Lenovo's US$1.75 billion purchase - the largest overseas acquisition by a Chinese company - was cast into doubt after a trio of high-ranking Republican members of the House of Representatives called for a full security review of the sale this week.

They reportedly feared the deal could threaten the US security interests and help the transfer of US military-related technologies to China.

"The acquisition is still going on as expected and there are no signs showing that the deal would fail," said Yang Yuanqing, president and chief executive officer of Lenovo.

"I don't think the deal will pose any threat to the United States and we have not received any message from the US Government that they will not approve the deal," Yang told reporters after 99 per cent of shareholders approved it at an extraordinary general meeting (EGM) in Hong Kong yesterday.

He said the deal would create a synergy and Lenovo still aims to complete the deal by June. "We are confident that we can make it," Yang reiterated.

The deal, which has already been approved by US antitrust officials, also requires approval from the US Committee on Foreign Investment in the United States (CFIUS).

The committee, an administrative panel of security and economic agencies led by Treasury Secretary John Snow, is expected to decide by Saturday whether to give its approval or launch a full 45-day review which would be subject to a final decision by US President George W. Bush.

Lenovo Chairman Liu Chuanzhi (L) and IBM vice-president John Joyce sign an agreement in Beijing December 8, under which Lenovo buys IBM's PC unit for US$1.25 billion. [newsphoto]

"We will fully co-operate with relevant authorities in the investigation," said Yang.

Shares of Lenovo finished flat at HK$2.10 yesterday.

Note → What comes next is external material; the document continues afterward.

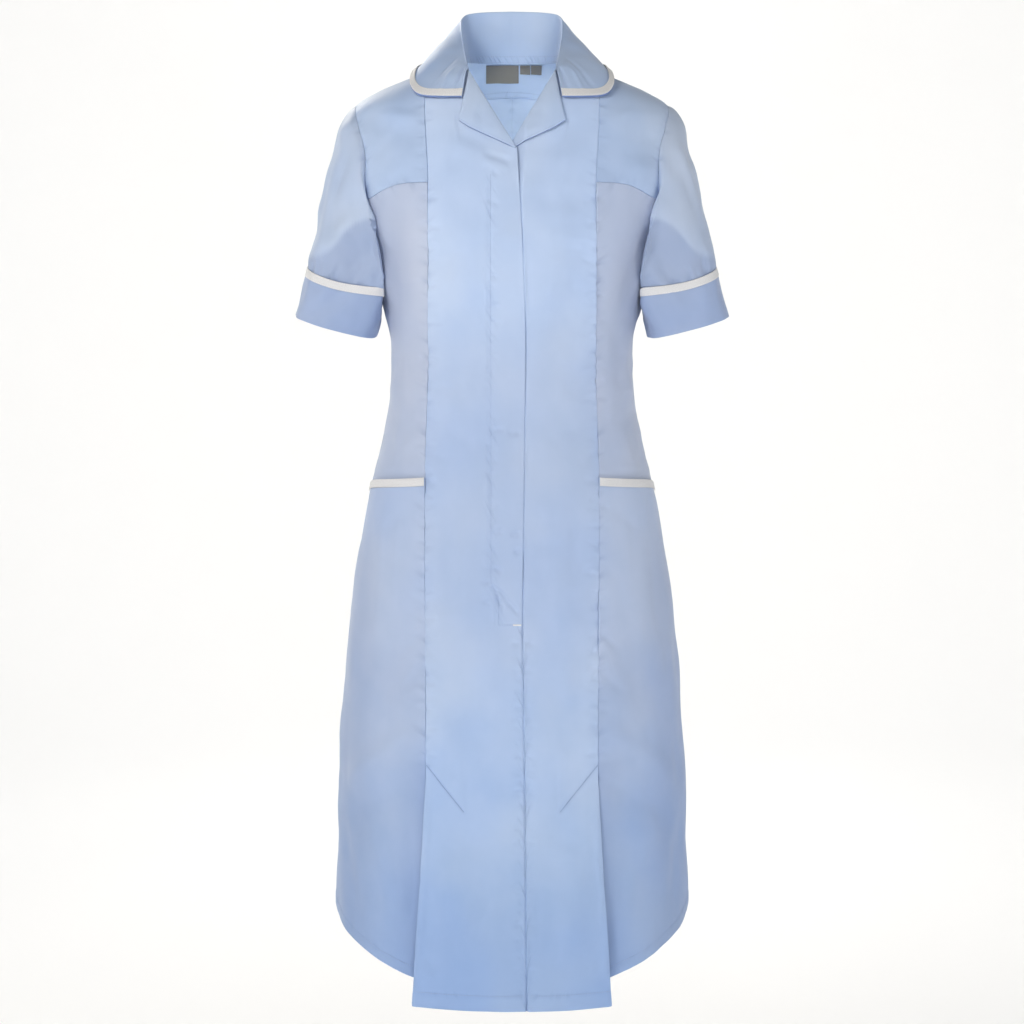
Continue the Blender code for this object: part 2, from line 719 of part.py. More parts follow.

Its shares rose 7 per cent to HK$2.175 on Monday when the media reported the takeover was called into question. But they are still well below the HK$2.675 level where they last traded before the deal was announced in December.

"The market consensus is quite negative about the deal as the major problem with the PC market is tight margins and cutthroat competition," said JP Morgan analyst Johnny Chan.

BNP Paribas analyst Marvin Lo shared a similar view."If the deal were blocked by the US Government, shares of Lenovo might rebound to HK$2.50-2.60 from the current HK$2.10 as investors generally do not welcome the deal."

JP Morgan currently assigned an "underweight" rating to Lenovo's shares, with a target price of HK$2. If the deal received approval from CFIUS, Chan said the bank might consider further reducing the target price.

Lenovo's acquisition of IBM's PC unit has not only made Lenovo the world's third-largest computer maker but acted as an important springboard for the Beijing-based company to expand overseas.

"Whatever the result (of the investigation) will be, we will stick to overseas expansion and strive to establish Lenovo as a global brand," said Lenovo's chief executive Yang.